>>>

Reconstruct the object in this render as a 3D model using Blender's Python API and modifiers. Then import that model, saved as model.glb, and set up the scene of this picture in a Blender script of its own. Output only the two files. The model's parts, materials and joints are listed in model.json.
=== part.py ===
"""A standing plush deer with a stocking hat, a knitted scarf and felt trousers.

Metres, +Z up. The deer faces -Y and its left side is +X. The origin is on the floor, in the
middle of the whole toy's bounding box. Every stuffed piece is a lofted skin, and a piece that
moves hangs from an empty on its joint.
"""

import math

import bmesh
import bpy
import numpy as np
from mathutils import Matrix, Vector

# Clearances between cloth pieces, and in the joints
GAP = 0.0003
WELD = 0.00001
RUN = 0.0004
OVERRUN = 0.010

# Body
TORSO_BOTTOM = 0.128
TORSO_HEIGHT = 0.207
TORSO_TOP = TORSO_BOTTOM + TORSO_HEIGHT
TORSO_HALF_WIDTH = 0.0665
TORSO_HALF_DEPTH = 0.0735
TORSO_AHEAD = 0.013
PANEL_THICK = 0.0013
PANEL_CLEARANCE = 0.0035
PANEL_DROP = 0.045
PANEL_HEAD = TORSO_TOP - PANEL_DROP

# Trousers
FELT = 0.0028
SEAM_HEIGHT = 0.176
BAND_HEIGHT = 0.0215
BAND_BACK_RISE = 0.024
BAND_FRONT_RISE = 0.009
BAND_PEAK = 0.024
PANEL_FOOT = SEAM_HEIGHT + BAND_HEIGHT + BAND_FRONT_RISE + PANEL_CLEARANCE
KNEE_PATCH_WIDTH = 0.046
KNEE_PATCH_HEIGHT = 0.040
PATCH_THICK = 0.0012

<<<
>>>

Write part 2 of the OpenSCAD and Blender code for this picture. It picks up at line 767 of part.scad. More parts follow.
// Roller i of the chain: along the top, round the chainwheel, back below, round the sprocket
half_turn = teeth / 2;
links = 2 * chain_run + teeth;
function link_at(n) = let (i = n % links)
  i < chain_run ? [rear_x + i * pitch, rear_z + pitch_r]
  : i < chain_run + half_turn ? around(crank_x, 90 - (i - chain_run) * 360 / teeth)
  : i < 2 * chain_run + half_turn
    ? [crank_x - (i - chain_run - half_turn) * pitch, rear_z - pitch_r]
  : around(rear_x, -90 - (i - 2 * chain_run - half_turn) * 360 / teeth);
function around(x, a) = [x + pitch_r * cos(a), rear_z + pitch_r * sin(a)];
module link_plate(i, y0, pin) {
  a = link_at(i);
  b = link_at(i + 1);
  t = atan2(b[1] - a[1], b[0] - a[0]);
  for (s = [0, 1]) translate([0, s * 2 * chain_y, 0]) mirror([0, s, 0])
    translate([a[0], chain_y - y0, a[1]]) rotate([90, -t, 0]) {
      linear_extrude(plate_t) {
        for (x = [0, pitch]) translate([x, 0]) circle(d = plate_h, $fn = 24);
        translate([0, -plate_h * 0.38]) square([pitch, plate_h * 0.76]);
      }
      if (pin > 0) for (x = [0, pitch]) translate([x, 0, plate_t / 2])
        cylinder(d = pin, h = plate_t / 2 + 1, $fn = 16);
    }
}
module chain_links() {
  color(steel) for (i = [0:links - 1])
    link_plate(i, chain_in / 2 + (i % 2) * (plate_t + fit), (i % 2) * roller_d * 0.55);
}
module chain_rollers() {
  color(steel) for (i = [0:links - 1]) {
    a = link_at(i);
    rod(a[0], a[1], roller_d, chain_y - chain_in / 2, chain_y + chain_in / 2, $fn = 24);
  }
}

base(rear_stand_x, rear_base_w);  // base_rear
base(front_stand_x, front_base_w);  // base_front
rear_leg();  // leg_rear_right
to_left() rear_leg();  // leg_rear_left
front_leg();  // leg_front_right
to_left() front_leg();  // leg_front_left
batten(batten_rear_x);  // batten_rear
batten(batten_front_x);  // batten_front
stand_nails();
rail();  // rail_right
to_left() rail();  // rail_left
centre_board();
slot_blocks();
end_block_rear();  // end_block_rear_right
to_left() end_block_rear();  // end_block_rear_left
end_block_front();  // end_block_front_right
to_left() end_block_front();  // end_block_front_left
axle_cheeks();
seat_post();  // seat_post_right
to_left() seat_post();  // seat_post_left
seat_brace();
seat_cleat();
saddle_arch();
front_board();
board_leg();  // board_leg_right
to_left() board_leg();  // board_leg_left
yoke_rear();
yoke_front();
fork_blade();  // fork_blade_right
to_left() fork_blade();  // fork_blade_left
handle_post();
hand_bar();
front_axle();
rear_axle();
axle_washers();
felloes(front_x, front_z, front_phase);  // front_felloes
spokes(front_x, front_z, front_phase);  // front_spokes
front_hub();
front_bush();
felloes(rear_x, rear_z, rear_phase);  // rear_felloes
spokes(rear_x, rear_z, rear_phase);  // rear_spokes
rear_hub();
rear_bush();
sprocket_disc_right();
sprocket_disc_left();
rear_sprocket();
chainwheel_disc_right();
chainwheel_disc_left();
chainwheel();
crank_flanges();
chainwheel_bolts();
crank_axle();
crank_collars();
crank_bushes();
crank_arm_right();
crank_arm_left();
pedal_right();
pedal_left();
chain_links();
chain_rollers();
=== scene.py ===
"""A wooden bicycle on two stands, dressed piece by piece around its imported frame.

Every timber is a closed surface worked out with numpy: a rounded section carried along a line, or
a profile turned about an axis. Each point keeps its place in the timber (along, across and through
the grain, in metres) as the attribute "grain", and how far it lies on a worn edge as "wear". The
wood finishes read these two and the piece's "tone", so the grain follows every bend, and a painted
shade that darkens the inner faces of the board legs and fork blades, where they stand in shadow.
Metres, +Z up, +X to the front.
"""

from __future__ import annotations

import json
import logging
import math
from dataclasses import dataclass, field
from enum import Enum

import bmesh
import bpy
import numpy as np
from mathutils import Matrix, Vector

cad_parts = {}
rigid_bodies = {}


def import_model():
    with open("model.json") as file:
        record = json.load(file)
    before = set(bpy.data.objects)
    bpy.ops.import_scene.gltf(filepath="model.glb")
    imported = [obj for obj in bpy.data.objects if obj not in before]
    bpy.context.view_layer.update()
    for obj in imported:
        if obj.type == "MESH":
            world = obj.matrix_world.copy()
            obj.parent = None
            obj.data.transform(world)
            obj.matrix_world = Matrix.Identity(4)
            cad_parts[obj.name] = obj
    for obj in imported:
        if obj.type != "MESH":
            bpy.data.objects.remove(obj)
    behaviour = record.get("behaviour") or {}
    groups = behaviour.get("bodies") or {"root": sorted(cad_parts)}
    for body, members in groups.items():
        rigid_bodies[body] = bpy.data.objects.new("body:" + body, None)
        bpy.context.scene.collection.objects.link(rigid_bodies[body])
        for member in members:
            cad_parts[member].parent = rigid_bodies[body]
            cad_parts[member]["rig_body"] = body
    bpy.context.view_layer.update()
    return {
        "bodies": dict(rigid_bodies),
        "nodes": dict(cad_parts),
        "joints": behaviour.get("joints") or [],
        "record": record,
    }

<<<

> Problem statement: Copy exactly, and only, the lines from the one containing "crank_collars();" through the one containing "before = set(bpy.data.objects)".

> Full solution:
crank_collars();
crank_bushes();
crank_arm_right();
crank_arm_left();
pedal_right();
pedal_left();
chain_links();
chain_rollers();
=== scene.py ===
"""A wooden bicycle on two stands, dressed piece by piece around its imported frame.

Every timber is a closed surface worked out with numpy: a rounded section carried along a line, or
a profile turned about an axis. Each point keeps its place in the timber (along, across and through
the grain, in metres) as the attribute "grain", and how far it lies on a worn edge as "wear". The
wood finishes read these two and the piece's "tone", so the grain follows every bend, and a painted
shade that darkens the inner faces of the board legs and fork blades, where they stand in shadow.
Metres, +Z up, +X to the front.
"""

from __future__ import annotations

import json
import logging
import math
from dataclasses import dataclass, field
from enum import Enum

import bmesh
import bpy
import numpy as np
from mathutils import Matrix, Vector

cad_parts = {}
rigid_bodies = {}


def import_model():
    with open("model.json") as file:
        record = json.load(file)
    before = set(bpy.data.objects)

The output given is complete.